◆ **EXERCISE DIRECTIONS**
Using the material below, copy every line where "finishes" appears.

◆ **RECORDS FOR PROCESSING**
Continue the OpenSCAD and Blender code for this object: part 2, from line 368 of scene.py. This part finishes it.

* * *

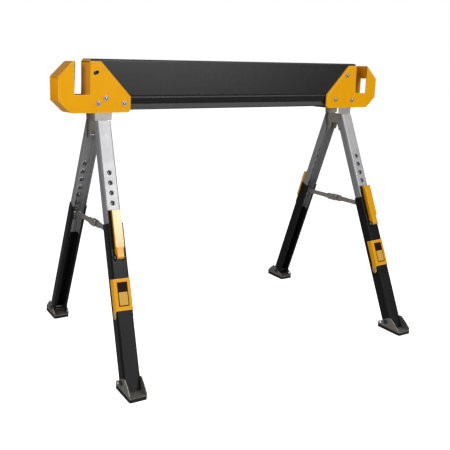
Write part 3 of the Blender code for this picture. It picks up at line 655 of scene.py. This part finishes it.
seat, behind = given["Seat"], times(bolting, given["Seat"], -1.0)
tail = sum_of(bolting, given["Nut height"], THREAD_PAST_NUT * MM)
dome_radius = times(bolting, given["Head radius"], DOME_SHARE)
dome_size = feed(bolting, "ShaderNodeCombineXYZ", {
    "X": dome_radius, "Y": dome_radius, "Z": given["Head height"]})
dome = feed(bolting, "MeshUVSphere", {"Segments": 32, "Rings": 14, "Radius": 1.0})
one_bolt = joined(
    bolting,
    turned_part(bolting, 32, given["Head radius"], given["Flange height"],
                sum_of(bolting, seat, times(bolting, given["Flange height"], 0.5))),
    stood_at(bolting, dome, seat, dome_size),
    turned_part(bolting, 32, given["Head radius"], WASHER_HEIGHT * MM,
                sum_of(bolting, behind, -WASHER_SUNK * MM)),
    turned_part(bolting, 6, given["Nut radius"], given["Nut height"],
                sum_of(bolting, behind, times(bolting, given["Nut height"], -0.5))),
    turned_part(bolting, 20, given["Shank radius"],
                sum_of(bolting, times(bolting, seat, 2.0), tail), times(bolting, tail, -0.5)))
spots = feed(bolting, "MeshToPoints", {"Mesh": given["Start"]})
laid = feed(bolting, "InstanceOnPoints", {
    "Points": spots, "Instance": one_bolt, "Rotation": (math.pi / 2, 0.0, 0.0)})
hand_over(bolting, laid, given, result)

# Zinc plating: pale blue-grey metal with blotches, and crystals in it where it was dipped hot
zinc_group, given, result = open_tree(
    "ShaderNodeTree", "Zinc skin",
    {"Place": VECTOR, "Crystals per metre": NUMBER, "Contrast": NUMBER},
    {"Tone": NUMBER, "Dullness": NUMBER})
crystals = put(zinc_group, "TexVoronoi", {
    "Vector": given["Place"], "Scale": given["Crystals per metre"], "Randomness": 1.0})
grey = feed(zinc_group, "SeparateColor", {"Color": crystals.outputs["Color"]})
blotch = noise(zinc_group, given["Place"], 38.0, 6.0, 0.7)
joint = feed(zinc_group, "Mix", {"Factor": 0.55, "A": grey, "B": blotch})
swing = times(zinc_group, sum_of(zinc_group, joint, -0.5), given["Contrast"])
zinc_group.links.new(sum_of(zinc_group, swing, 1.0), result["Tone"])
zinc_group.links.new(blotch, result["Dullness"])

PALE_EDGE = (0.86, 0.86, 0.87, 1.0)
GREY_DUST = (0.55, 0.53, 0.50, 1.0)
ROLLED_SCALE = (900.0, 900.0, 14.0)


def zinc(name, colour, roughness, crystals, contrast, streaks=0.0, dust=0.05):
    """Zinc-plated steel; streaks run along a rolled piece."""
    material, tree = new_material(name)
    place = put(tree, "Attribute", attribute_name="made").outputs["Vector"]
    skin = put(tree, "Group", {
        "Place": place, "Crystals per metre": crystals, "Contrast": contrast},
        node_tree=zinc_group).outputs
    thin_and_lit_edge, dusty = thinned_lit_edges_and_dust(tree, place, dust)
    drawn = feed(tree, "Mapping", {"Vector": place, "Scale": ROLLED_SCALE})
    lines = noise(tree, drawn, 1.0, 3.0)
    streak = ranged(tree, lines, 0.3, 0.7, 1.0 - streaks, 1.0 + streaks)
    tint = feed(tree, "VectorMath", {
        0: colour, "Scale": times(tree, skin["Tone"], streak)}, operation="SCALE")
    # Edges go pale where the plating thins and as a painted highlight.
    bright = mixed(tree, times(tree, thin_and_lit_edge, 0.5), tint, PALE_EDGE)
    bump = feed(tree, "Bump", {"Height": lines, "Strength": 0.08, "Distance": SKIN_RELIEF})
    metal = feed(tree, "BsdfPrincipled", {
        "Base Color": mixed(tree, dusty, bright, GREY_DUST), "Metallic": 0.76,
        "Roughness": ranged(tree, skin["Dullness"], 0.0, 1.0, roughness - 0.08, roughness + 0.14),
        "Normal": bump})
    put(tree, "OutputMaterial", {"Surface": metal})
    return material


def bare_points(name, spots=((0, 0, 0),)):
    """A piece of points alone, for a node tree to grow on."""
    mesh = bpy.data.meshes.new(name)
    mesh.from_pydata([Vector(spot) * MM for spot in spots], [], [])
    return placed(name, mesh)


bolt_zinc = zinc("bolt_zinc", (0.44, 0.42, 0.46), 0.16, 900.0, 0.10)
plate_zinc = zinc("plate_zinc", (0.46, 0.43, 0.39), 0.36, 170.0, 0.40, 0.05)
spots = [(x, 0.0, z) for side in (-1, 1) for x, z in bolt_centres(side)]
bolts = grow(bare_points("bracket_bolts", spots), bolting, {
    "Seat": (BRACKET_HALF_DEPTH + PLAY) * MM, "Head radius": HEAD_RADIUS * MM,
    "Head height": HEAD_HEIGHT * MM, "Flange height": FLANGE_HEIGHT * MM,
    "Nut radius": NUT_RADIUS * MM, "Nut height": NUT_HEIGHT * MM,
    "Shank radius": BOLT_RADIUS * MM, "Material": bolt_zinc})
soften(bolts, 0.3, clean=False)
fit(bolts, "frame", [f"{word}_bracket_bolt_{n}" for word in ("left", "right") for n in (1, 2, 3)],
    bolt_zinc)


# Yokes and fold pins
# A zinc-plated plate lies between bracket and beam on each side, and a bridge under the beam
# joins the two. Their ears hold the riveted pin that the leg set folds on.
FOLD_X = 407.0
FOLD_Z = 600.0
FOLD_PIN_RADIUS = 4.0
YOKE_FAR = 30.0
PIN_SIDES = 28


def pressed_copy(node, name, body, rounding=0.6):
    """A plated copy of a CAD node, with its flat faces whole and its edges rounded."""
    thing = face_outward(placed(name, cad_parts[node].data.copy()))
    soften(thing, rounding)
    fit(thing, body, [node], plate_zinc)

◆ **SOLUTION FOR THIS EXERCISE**
Continue the OpenSCAD and Blender code for this object: part 2, from line 368 of scene.py. This part finishes it.
Write part 3 of the Blender code for this picture. It picks up at line 655 of scene.py. This part finishes it.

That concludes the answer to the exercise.